Allow the tube to thermally adapt to the measurement chamber for at least one hour. When the sample is thermally adapted, center it in the field of view or FOV, then optimize the source sample and sample detector distances, or SSD and SDD to reach sufficient voxel resolution. Once the parameters are set, start a CT measurement.

Use dedicated tomographic reconstruction software to reconstruct the CT data. To analyze the CT data, load the files by selecting file, import, and command. Use the surface determination function on the top panel to segment the resin in the data using global thresholding.

In the dialogue window, determine the threshold value with the histogram evaluation by setting the position of the red isovalue line to segment only the resin-filled vessels. On the left panel, select the module create ROI from volume or CAD or mesh to create a region of interest or ROI of the resin-filled vessels. In the dialogue window, use the option create ROIs from solid to select and confirm the name of the processed volume.
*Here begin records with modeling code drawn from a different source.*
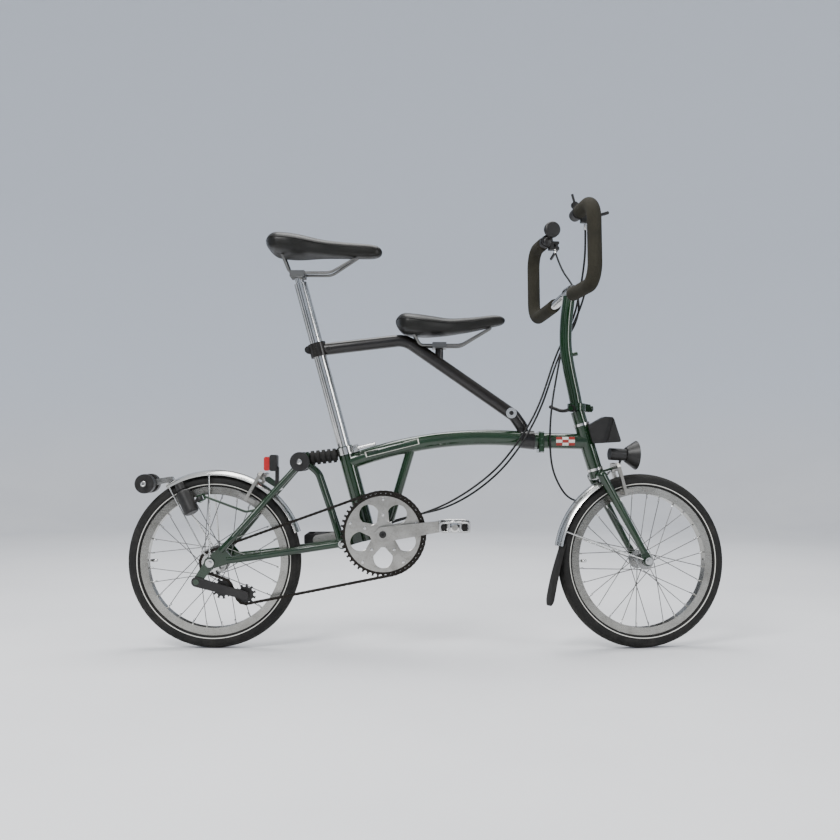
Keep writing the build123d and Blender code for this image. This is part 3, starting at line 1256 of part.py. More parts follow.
# ================================================================== cables
GEAR_CABLE = [
    (480, -106, 1016), (484, -88, 960), (482, -56, 905), (481, -4, 862), (473, 28, 812), (447, 30, 760),
    (421, 16, 704), (402, -2, 650), (383, -18, 600), (358, -32, 550), (322, -34, 494), (276, -30, 436),
    (214, -24, 386), (150, -20, 348), (92, -20, 326), (44, -23, 313),
    (8, -26, 301.3),
]
REAR_BRAKE_CABLE = [
    (439.7, 136.4, 1005.7), (452, 110, 950), (474, 72, 906), (490, 46, 860), (486, 51, 810), (457, 52, 758),
    (431, 38, 704), (411, 13, 652), (391, -11, 600), (366, -28, 548), (331, -42, 490), (284, -37, 430),
    (220, -16, 376), (154, 2, 340), (92, 16, 324), (44, 23, 313), (8, 26, 301.3),
]
FRONT_BRAKE_CABLE = [
    (494, -112, 1016), (498, -86, 950), (496, -42, 898), (494, 6, 856), (479, 39, 808), (452, 41, 758),
    (436, 25, 706), (424, 5, 654), (412, -17, 600), (405, -28, 544), (404, -30, 488), (410, -20, 438),
    (428, 0, 398), (452, 26, 366), (484, 50, 352), (516, 62, 362), (538, 62, 392), (564.1, 47.5, 428.9),
]


def gear_cable():
    """Gear cable housing, from the right shifter to the bottom bracket."""
    return [cable(GEAR_CABLE, 2.5, "gear_cable")]


def rear_brake_cable():
    """Rear brake cable housing, from the left lever to the bottom bracket."""
    return [cable(REAR_BRAKE_CABLE, 2.5, "rear_brake_cable")]


def front_brake_cable():
    """Front brake cable housing, from the right lever to the front brake."""
    return [cable(FRONT_BRAKE_CABLE, 2.5, "front_brake_cable")]


# ================================================================== assembly
def steered_wheel(shapes):
    """Front wheel pieces at the steered rest position."""
    return [steer(at_axle(shape, FRONT_AXLE_X)) for shape in shapes]


def rear_wheel(shapes):
    """Rear wheel pieces at the rear axle."""
    return [at_axle(shape, REAR_AXLE_X) for shape in shapes]


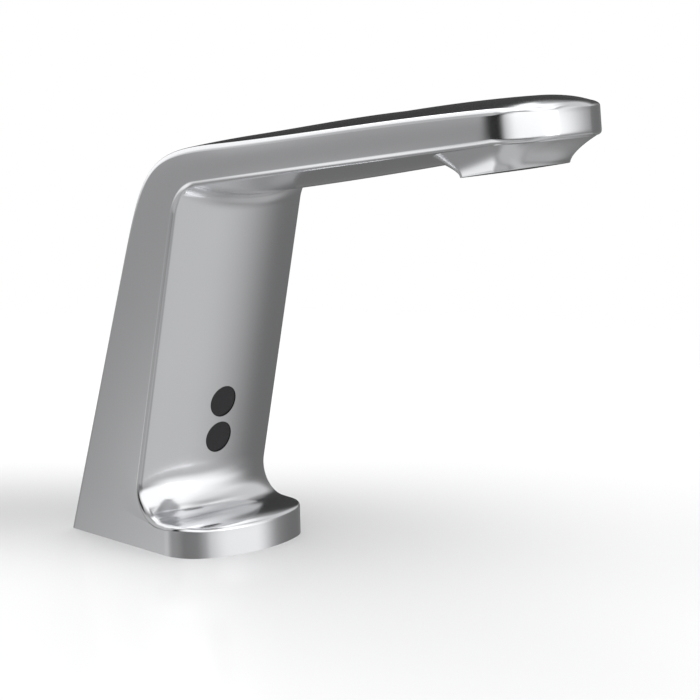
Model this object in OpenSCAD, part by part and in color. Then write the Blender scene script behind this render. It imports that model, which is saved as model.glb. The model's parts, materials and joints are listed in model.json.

Eliminate erroneous segmentation of noise clusters in the background region of this ROI. Mark the ROI on the right panel by right-clicking and selecting the module split ROI. In the dialogue window, set the minimum volume voxel parameter to exclude all the noise particles.

The parameter value is experiment and data-dependent, and optimized for each sample to be analyzed. On the left panel use the smoothing module to create smooth, continuous and solid canal masks without artifacts, like the presence of air bubbles or resin leakage in the resin cost ROI. Create a separate ROI as described before for the system filled with the more absorptive resin like the yellow resin used for the common bile duct injection with higher intensity values in the CT data.

Mark and resin mask the new ROI by right-clicking before selecting subtract ROIs, and then subtracting the new ROI from the resin mask ROI to create a new ROI for the remaining tubular system. Export the resulting ROIs for both tubular systems in various formats based on operator references for subsequent processing in different software. Further process the resulting ROIs in a volume graphics software to export the final visualization in the form of an image or a video.

In this study, a successful double resin injection was achieved with well-filled intrahepatic bile ducts, and portal vein vasculature. The representative analysis illustrates the result of the segmented data from a well-injected liver for a P15 mouse, and an adult mouse where resin is visible in the side branches. In the typical example of unsuccessful injection, physical damage to the liver during the surgical procedure resulted in the resin leaking.

Also the premature hardening of the resin in the needle or the tip of the tubing before the injection, and the insufficient transcardial perfusion caused system under-filling. The minor resin leakage could be manually corrected during MicroCT data segmentation. High injection pressure could rupture vessels or ducts, and irreversibly damage the vessel or duct architecture.

Additionally, the bubbles were another very common injection artifact that led to the sparse filling of the tubular networks. When freshly opened resin was used, a clear difference in the contrast between the yellow resin-injected bile ducts and green resin-injected portal veins was observed. After three months of storage, the contrast was sufficient to distinguish the portal vein from the bile duct.

However, the precipitation affected mixing the two resins, which was visible as a heterogeneous opacity in the filled portal vein. When the resin was older than six months, the contrast degraded to a point where it was unfeasible to distinguish the yellow-injected bile duct from the green-injected portal vein, based on their contrast alone. It is crucial to make an oblique incision into the common bile duct.

Otherwise it will be very difficult to insert the tubing. The DUCT technique enlighten new architectural mechanisms of biliary regeneration in a clinically relevant model with distinct features in the hilar and peripheral lobe regions.